The CFPA will also have the authority to issue burdensome new rules for everything from banks to Wal-Mart to your local newspaper. This will particularly hurt small businesses by decreasing their access to credit and increasing the cost of doing business. And many of those costs would get passed on to the consumer. Furthermore, the CFPA would spawn a massive bureaucracy and create severe conflicts between state and federal law. The agency would even have the power to write and enforce laws beyond the scope of existing legislative authority. There are good ways of reforming consumer protection. The Consumer Financial Protection Agency is not one of them.

It Cripples Prospects for Economic Growth

The House bill creates a new "bailout authority" for non-banks to make sure companies like A.I.G. and Lehman can be easily rescued in the future. This is paid for by a $150 billion tax increase for large financial firms, including those that pose no threat to market stability. This tax will certainly be passed on to consumers, which will hurt both demand for services and decrease the disposable income of individuals and families—both of which are essential to economic growth.

Tax increases are rarely beneficial, but they can be particularly problematic during financial downturns. The tax hike would literally decrease the capital that firms have, making it harder to post a profit, pay workers, and produce affordable goods. Furthermore, the proposed increases in capital and liquidity requirements mean that companies will have less money to develop their businesses with. Combined, the reform package won't work to promote recovery, it will stifle it.

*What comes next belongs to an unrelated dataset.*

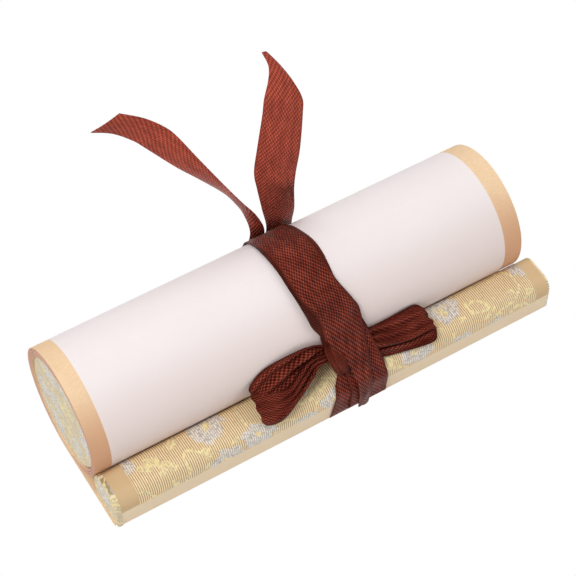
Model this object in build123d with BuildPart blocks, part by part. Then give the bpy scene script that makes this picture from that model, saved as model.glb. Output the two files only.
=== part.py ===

It Damages Employment Opportunities

By increasing the costs of consumer goods and hurting business growth, the Wall Street reform bill simply exacerbates the unemployment problem. By increasing compliance costs for the energy, commercial real estate, manufacturing, automotive, and healthcare industries (to name a few), the bill will leave businesses with less money to hire and retain employees.

The Frank bill also grants federal financial regulators the power to set wages for all employees working at any financial institution under their jurisdiction. From CEOs to janitors, the government will have the authority to approve compensation packages and reject those that don't meet its arbitrary, politically influenced standard. This won't help companies be able—or willing—to hire more workers in the near future.

It Ignores the History of Unintended Consequences

The financial crisis was ultimately the result of decades of well-intended federal policies that had severe negative unintended consequences. Nothing epitomizes this more than the tragic failure that is the Fannie Mae and Freddie Mac mortgage duo. These firms were at the center of the problems caused by mortgage securitization and capital requirement manipulation. Yet the reform bill's sweeping scope does nothing to address these government-sponsored enterprises.

In general, the bill before the House would do more harm than good. There are some useful provisions in here, like breaking the rating agency oligarchy and increasing accountability for the Fed. But ultimately the CFPA and financial stability legislation are only going to hurt small businesses, create moral hazards, reduce competition, and codify the disastrous "too big to fail" doctrine. That's not the type of reform we need.

Anthony Randazzo is director of economic research at Reason Foundation and author of the study "Rebuilding Wall Street: A Review of the White House Proposal for Reforming Financial Services Regulation."